1. Build your project in release mode.
2. Run it on your minimum-spec target machine.
3. Does it run fast enough? If so, you're done.
4. If not, then run VTune on the program while running the slow parts.
5. Analyze where time is spent, according to VTune profile.
6. If significant time is spent in the idle loop or system idle process, you're likely graphics bound; try running with a smaller window or another graphics card.
7. If significant time is spent in some specific DLL, or a specific function or set of functions in your program, that's where you should optimize.

OK, after doing this, supposing that memory allocation actually is a problem, then you can start thinking about optimizing that. There are two strategies:

1. If you know that you will need to allocate memory for each renderable each frame, you can pre-allocate that memory as part of the renderable. Derive IRenderable from MyRendererStorage which has the data you need, for example. This means there's no allocation whatsoever during runtime, which is good. It also ties your IRenderable to the internal data structure needs of your renderer, which increases coupling, so it's not brilliant, but usually effective enough.

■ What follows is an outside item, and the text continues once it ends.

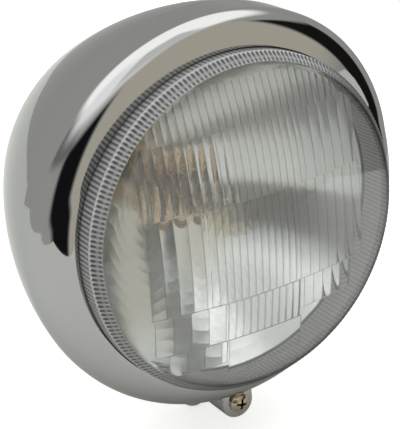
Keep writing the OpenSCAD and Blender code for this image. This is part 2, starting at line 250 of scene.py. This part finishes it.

2. Make allocation faster. For example, you can write a linear allocator, which just rounds the size up to 8 and adds to a pointer, taking memory out of a pre-allocated large chunk of memory. If the large chunk runs out, you assert and quit -- pre-allocate large enough to deal with all renderables you could throw at it. This is fairly fast, and caches well (as it's linear), but has a little bit of overhead of storing separate pointers to renderables, and storing data in two places (renderable, and the allocated management record).